Em todo o caso, com menos de um terço dos votos no parlamento, é o PS no seu pior. Sempre com um olho na «esquerda» e outro na «direita», parece estar pronto a qualquer aliança, desde que chegue à mesa do orçamento, que é a concepção que o partido tem do poder político. Por isso foge da austeridade e daí a sua tendência, repetida até à exaustão, para a bancarrota que uma vez mais nos espera – os sinais já estão todos aí ao fim de dois meses! – no caso de a UE não pagar a sua fúria despesista, agora sob a forma de uma «reversionite aguda»!
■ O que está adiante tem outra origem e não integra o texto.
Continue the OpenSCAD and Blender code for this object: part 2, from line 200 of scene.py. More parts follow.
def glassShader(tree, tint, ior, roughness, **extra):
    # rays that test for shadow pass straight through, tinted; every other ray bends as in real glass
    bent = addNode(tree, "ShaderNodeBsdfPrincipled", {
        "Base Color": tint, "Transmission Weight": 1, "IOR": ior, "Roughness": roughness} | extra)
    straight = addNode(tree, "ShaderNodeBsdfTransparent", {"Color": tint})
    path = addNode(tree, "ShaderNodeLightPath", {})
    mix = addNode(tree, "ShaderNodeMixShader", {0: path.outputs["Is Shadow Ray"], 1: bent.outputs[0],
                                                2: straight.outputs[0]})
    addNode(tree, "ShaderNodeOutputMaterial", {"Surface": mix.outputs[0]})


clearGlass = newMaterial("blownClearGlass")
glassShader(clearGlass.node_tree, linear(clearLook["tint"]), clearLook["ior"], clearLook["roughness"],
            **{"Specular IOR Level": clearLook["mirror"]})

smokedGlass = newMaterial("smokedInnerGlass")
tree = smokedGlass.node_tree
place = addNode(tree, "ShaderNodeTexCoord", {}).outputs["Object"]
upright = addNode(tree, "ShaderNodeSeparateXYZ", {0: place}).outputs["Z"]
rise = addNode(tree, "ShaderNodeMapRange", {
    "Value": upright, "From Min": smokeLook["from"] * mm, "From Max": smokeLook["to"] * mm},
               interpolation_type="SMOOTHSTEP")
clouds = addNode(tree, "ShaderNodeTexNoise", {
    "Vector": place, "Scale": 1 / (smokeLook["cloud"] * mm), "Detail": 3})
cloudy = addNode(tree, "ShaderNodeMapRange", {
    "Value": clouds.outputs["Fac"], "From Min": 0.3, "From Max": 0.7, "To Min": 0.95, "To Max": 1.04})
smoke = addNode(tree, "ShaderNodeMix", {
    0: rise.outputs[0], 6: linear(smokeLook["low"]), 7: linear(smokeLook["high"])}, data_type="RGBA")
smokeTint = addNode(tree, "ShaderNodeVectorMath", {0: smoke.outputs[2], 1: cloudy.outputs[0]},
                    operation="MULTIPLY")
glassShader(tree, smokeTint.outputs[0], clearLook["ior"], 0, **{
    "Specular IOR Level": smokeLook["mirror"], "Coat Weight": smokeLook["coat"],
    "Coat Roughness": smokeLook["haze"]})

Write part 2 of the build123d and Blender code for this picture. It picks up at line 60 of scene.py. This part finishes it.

Resta uma dúvida metódica, que seguramente não deixará de tirar o sono ao líder do PS e aos seus aliados. E se a esquiva figura do antigo comentador de televisão, que não parece especialmente preparado para os problemas mais bicudos da economia e das finanças, descobrir com o andar da carruagem, ou seja, quando os credores apertarem com governo, como já começaram aliás a fazer, que o novo Presidente não estará em condições de garantir a permanência da «troika» esquerdista em frente da «troika» europeia? Em suma: e se o presidente deixar de ser comentador e decidir convocar novas eleições? O que fará o PS? Finalmente, resta saber se a antiga coligação ainda existe e se estará à altura de novo desafio com uma presidência tão «desvalorizada»? Muitos problemas nos esperam!